◆ **Exercise description**
Extract each record and reproduce it exactly.

◆ **Records for this exercise**
- - -

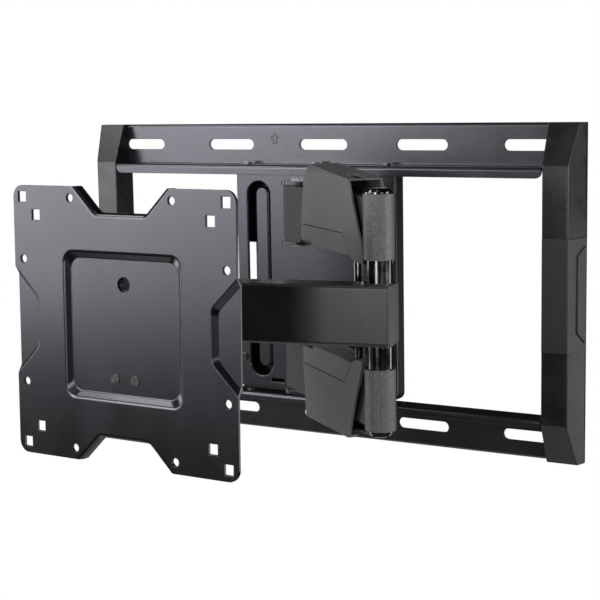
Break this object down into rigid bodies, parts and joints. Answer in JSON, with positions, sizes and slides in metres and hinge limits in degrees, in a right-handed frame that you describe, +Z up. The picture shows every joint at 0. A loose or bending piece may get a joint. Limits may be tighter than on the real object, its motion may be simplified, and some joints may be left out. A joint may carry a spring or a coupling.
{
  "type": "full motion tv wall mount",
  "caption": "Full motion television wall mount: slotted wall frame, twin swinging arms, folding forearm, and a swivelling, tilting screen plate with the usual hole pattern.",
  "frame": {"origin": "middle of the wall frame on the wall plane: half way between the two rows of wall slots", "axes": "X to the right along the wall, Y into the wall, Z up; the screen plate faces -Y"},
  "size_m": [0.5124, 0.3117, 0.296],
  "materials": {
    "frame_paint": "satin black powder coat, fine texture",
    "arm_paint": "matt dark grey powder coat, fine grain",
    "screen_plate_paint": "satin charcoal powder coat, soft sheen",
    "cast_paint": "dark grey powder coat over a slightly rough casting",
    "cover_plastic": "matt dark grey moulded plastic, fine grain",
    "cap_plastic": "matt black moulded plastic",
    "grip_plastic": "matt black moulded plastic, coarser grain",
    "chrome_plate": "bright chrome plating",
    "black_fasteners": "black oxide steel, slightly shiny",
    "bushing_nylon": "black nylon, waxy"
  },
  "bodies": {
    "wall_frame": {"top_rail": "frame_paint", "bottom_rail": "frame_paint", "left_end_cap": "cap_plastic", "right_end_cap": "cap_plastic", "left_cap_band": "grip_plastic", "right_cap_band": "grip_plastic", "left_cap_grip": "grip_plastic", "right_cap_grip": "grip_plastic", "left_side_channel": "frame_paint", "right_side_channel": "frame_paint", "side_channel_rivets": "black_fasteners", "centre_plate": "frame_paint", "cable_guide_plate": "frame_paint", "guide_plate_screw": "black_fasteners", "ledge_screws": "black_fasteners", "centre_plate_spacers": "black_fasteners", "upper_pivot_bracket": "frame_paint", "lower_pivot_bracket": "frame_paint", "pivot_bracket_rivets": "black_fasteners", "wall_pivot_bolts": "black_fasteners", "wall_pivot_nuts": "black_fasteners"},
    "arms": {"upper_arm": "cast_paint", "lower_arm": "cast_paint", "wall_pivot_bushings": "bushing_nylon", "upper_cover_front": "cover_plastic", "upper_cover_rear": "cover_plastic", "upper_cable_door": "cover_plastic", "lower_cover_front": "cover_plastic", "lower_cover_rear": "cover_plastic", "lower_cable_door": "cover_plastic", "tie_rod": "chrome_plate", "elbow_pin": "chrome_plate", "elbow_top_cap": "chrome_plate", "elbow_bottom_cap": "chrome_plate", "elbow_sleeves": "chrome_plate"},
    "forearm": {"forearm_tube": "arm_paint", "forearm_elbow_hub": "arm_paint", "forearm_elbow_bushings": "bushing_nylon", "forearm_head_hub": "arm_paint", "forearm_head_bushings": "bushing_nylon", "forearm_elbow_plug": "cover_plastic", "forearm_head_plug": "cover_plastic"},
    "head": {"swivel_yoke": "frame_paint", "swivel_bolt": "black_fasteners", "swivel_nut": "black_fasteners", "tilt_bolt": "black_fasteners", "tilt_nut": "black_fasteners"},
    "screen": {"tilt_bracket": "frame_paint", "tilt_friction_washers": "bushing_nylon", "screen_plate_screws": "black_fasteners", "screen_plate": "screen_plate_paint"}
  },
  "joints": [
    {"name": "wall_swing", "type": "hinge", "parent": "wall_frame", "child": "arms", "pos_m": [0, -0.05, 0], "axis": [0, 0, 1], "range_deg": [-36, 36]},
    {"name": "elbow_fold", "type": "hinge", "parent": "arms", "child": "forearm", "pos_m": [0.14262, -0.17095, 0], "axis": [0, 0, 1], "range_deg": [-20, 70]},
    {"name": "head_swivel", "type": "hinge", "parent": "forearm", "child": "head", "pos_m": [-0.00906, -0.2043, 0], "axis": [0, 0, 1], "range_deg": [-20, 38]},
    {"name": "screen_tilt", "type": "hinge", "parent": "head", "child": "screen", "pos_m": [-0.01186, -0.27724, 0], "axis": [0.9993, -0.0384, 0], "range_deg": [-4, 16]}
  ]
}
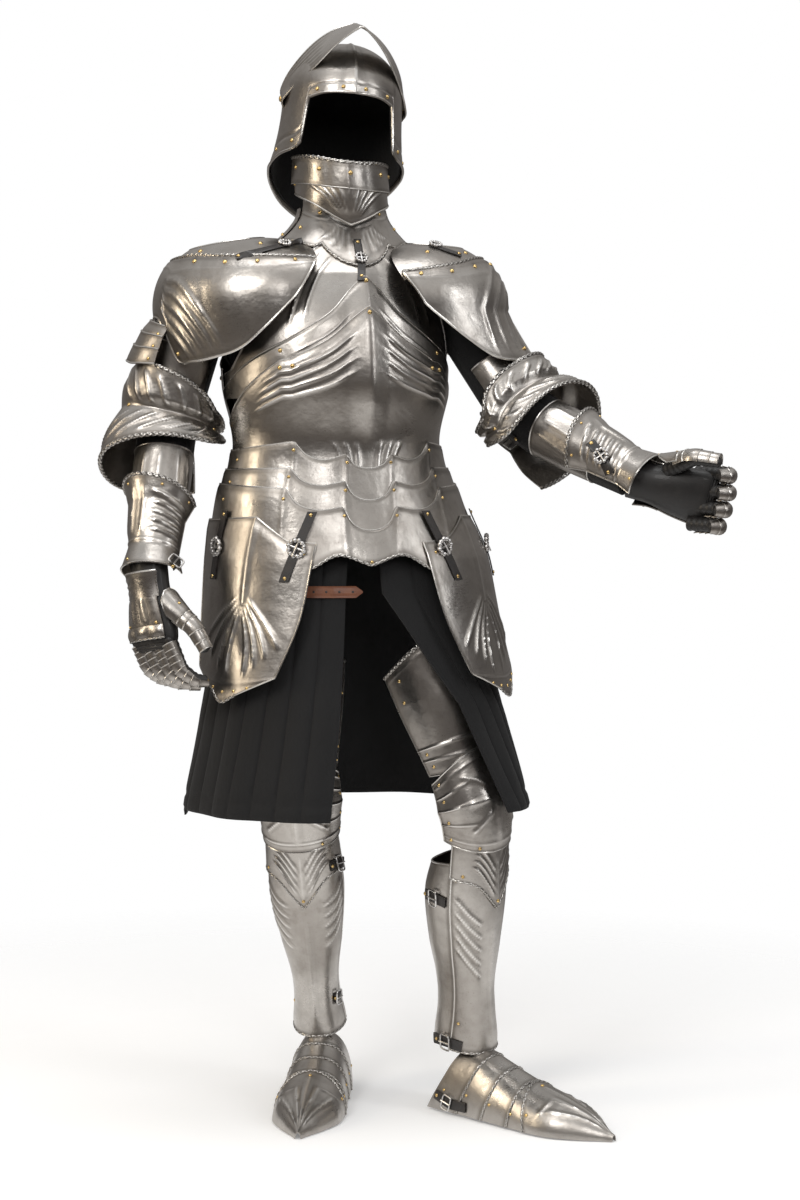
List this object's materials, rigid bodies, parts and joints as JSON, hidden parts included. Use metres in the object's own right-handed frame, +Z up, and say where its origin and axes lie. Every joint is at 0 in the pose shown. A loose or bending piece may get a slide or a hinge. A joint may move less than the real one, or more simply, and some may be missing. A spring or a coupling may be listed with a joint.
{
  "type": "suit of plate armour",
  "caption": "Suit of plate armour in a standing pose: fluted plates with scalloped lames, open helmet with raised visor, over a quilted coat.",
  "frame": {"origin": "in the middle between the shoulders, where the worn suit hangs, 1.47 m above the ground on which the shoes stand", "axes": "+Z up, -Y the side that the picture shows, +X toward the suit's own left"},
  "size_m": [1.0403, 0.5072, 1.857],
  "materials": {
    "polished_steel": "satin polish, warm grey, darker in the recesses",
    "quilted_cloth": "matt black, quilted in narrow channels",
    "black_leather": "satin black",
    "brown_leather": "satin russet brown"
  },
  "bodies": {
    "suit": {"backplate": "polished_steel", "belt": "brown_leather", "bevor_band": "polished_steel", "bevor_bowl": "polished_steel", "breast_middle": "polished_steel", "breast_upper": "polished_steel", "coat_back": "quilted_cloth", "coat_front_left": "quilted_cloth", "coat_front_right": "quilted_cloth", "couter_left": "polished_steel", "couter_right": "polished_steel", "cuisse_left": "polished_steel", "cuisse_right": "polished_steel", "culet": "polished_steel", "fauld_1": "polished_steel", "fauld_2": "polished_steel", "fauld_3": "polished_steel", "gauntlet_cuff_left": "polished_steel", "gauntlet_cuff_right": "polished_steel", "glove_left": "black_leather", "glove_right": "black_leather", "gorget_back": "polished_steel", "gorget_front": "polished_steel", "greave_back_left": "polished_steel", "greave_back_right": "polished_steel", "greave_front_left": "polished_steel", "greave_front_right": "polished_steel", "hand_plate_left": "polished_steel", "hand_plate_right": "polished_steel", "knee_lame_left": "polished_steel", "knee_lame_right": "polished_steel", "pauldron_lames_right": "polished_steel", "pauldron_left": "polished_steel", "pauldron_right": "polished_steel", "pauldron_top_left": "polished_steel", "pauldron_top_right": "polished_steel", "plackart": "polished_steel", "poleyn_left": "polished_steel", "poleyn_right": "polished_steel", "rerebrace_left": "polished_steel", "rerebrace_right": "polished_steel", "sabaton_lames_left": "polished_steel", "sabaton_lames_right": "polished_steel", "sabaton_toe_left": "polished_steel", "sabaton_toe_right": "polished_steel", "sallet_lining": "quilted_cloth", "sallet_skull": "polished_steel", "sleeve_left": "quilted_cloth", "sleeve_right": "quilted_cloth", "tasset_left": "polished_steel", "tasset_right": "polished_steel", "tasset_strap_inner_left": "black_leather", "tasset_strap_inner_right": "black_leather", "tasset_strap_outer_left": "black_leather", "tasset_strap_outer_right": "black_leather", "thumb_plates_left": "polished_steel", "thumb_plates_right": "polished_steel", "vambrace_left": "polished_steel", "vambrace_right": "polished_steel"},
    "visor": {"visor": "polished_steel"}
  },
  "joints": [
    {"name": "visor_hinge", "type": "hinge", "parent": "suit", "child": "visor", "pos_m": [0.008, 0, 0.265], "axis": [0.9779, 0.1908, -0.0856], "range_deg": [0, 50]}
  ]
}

- - -

◆ **The solution**
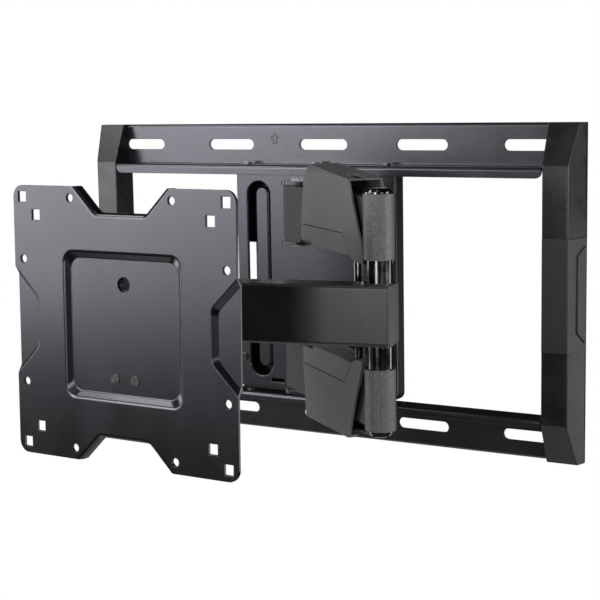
Break this object down into rigid bodies, parts and joints. Answer in JSON, with positions, sizes and slides in metres and hinge limits in degrees, in a right-handed frame that you describe, +Z up. The picture shows every joint at 0. A loose or bending piece may get a joint. Limits may be tighter than on the real object, its motion may be simplified, and some joints may be left out. A joint may carry a spring or a coupling.
{
  "type": "full motion tv wall mount",
  "caption": "Full motion television wall mount: slotted wall frame, twin swinging arms, folding forearm, and a swivelling, tilting screen plate with the usual hole pattern.",
  "frame": {"origin": "middle of the wall frame on the wall plane: half way between the two rows of wall slots", "axes": "X to the right along the wall, Y into the wall, Z up; the screen plate faces -Y"},
  "size_m": [0.5124, 0.3117, 0.296],
  "materials": {
    "frame_paint": "satin black powder coat, fine texture",
    "arm_paint": "matt dark grey powder coat, fine grain",
    "screen_plate_paint": "satin charcoal powder coat, soft sheen",
    "cast_paint": "dark grey powder coat over a slightly rough casting",
    "cover_plastic": "matt dark grey moulded plastic, fine grain",
    "cap_plastic": "matt black moulded plastic",
    "grip_plastic": "matt black moulded plastic, coarser grain",
    "chrome_plate": "bright chrome plating",
    "black_fasteners": "black oxide steel, slightly shiny",
    "bushing_nylon": "black nylon, waxy"
  },
  "bodies": {
    "wall_frame": {"top_rail": "frame_paint", "bottom_rail": "frame_paint", "left_end_cap": "cap_plastic", "right_end_cap": "cap_plastic", "left_cap_band": "grip_plastic", "right_cap_band": "grip_plastic", "left_cap_grip": "grip_plastic", "right_cap_grip": "grip_plastic", "left_side_channel": "frame_paint", "right_side_channel": "frame_paint", "side_channel_rivets": "black_fasteners", "centre_plate": "frame_paint", "cable_guide_plate": "frame_paint", "guide_plate_screw": "black_fasteners", "ledge_screws": "black_fasteners", "centre_plate_spacers": "black_fasteners", "upper_pivot_bracket": "frame_paint", "lower_pivot_bracket": "frame_paint", "pivot_bracket_rivets": "black_fasteners", "wall_pivot_bolts": "black_fasteners", "wall_pivot_nuts": "black_fasteners"},
    "arms": {"upper_arm": "cast_paint", "lower_arm": "cast_paint", "wall_pivot_bushings": "bushing_nylon", "upper_cover_front": "cover_plastic", "upper_cover_rear": "cover_plastic", "upper_cable_door": "cover_plastic", "lower_cover_front": "cover_plastic", "lower_cover_rear": "cover_plastic", "lower_cable_door": "cover_plastic", "tie_rod": "chrome_plate", "elbow_pin": "chrome_plate", "elbow_top_cap": "chrome_plate", "elbow_bottom_cap": "chrome_plate", "elbow_sleeves": "chrome_plate"},
    "forearm": {"forearm_tube": "arm_paint", "forearm_elbow_hub": "arm_paint", "forearm_elbow_bushings": "bushing_nylon", "forearm_head_hub": "arm_paint", "forearm_head_bushings": "bushing_nylon", "forearm_elbow_plug": "cover_plastic", "forearm_head_plug": "cover_plastic"},
    "head": {"swivel_yoke": "frame_paint", "swivel_bolt": "black_fasteners", "swivel_nut": "black_fasteners", "tilt_bolt": "black_fasteners", "tilt_nut": "black_fasteners"},
    "screen": {"tilt_bracket": "frame_paint", "tilt_friction_washers": "bushing_nylon", "screen_plate_screws": "black_fasteners", "screen_plate": "screen_plate_paint"}
  },
  "joints": [
    {"name": "wall_swing", "type": "hinge", "parent": "wall_frame", "child": "arms", "pos_m": [0, -0.05, 0], "axis": [0, 0, 1], "range_deg": [-36, 36]},
    {"name": "elbow_fold", "type": "hinge", "parent": "arms", "child": "forearm", "pos_m": [0.14262, -0.17095, 0], "axis": [0, 0, 1], "range_deg": [-20, 70]},
    {"name": "head_swivel", "type": "hinge", "parent": "forearm", "child": "head", "pos_m": [-0.00906, -0.2043, 0], "axis": [0, 0, 1], "range_deg": [-20, 38]},
    {"name": "screen_tilt", "type": "hinge", "parent": "head", "child": "screen", "pos_m": [-0.01186, -0.27724, 0], "axis": [0.9993, -0.0384, 0], "range_deg": [-4, 16]}
  ]
}
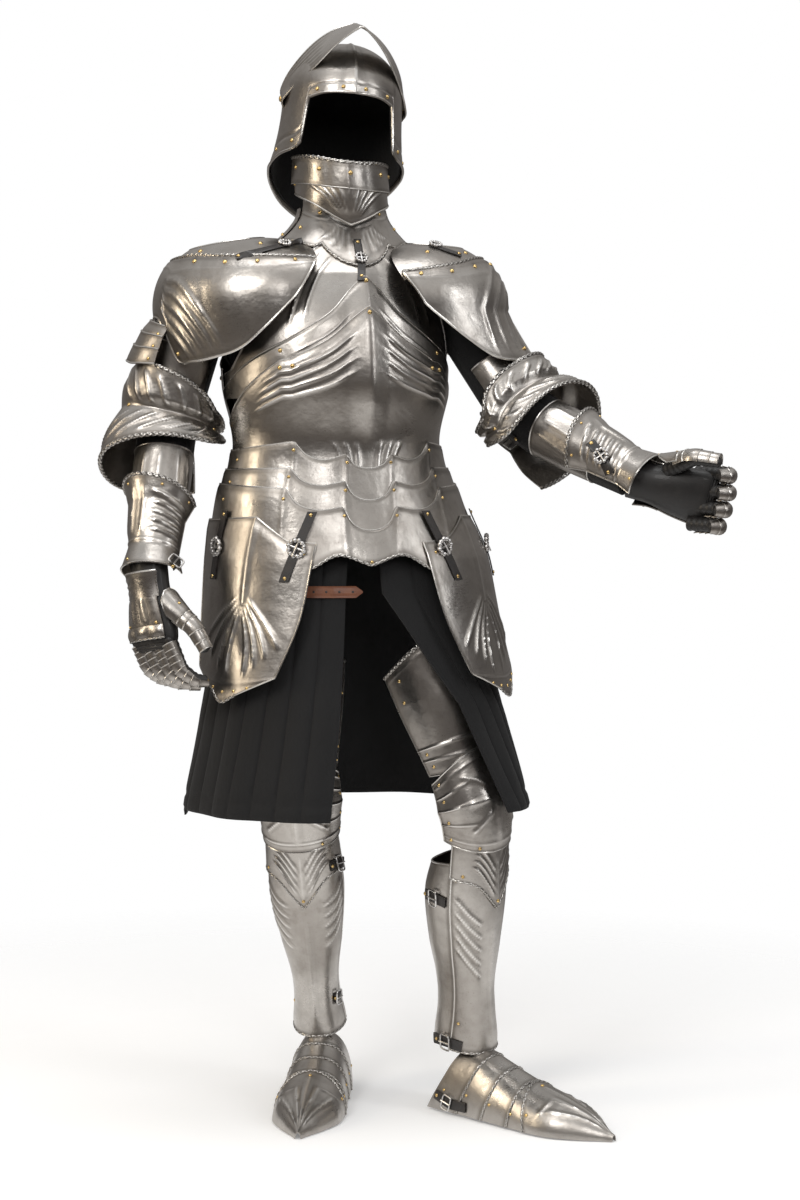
List this object's materials, rigid bodies, parts and joints as JSON, hidden parts included. Use metres in the object's own right-handed frame, +Z up, and say where its origin and axes lie. Every joint is at 0 in the pose shown. A loose or bending piece may get a slide or a hinge. A joint may move less than the real one, or more simply, and some may be missing. A spring or a coupling may be listed with a joint.
{
  "type": "suit of plate armour",
  "caption": "Suit of plate armour in a standing pose: fluted plates with scalloped lames, open helmet with raised visor, over a quilted coat.",
  "frame": {"origin": "in the middle between the shoulders, where the worn suit hangs, 1.47 m above the ground on which the shoes stand", "axes": "+Z up, -Y the side that the picture shows, +X toward the suit's own left"},
  "size_m": [1.0403, 0.5072, 1.857],
  "materials": {
    "polished_steel": "satin polish, warm grey, darker in the recesses",
    "quilted_cloth": "matt black, quilted in narrow channels",
    "black_leather": "satin black",
    "brown_leather": "satin russet brown"
  },
  "bodies": {
    "suit": {"backplate": "polished_steel", "belt": "brown_leather", "bevor_band": "polished_steel", "bevor_bowl": "polished_steel", "breast_middle": "polished_steel", "breast_upper": "polished_steel", "coat_back": "quilted_cloth", "coat_front_left": "quilted_cloth", "coat_front_right": "quilted_cloth", "couter_left": "polished_steel", "couter_right": "polished_steel", "cuisse_left": "polished_steel", "cuisse_right": "polished_steel", "culet": "polished_steel", "fauld_1": "polished_steel", "fauld_2": "polished_steel", "fauld_3": "polished_steel", "gauntlet_cuff_left": "polished_steel", "gauntlet_cuff_right": "polished_steel", "glove_left": "black_leather", "glove_right": "black_leather", "gorget_back": "polished_steel", "gorget_front": "polished_steel", "greave_back_left": "polished_steel", "greave_back_right": "polished_steel", "greave_front_left": "polished_steel", "greave_front_right": "polished_steel", "hand_plate_left": "polished_steel", "hand_plate_right": "polished_steel", "knee_lame_left": "polished_steel", "knee_lame_right": "polished_steel", "pauldron_lames_right": "polished_steel", "pauldron_left": "polished_steel", "pauldron_right": "polished_steel", "pauldron_top_left": "polished_steel", "pauldron_top_right": "polished_steel", "plackart": "polished_steel", "poleyn_left": "polished_steel", "poleyn_right": "polished_steel", "rerebrace_left": "polished_steel", "rerebrace_right": "polished_steel", "sabaton_lames_left": "polished_steel", "sabaton_lames_right": "polished_steel", "sabaton_toe_left": "polished_steel", "sabaton_toe_right": "polished_steel", "sallet_lining": "quilted_cloth", "sallet_skull": "polished_steel", "sleeve_left": "quilted_cloth", "sleeve_right": "quilted_cloth", "tasset_left": "polished_steel", "tasset_right": "polished_steel", "tasset_strap_inner_left": "black_leather", "tasset_strap_inner_right": "black_leather", "tasset_strap_outer_left": "black_leather", "tasset_strap_outer_right": "black_leather", "thumb_plates_left": "polished_steel", "thumb_plates_right": "polished_steel", "vambrace_left": "polished_steel", "vambrace_right": "polished_steel"},
    "visor": {"visor": "polished_steel"}
  },
  "joints": [
    {"name": "visor_hinge", "type": "hinge", "parent": "suit", "child": "visor", "pos_m": [0.008, 0, 0.265], "axis": [0.9779, 0.1908, -0.0856], "range_deg": [0, 50]}
  ]
}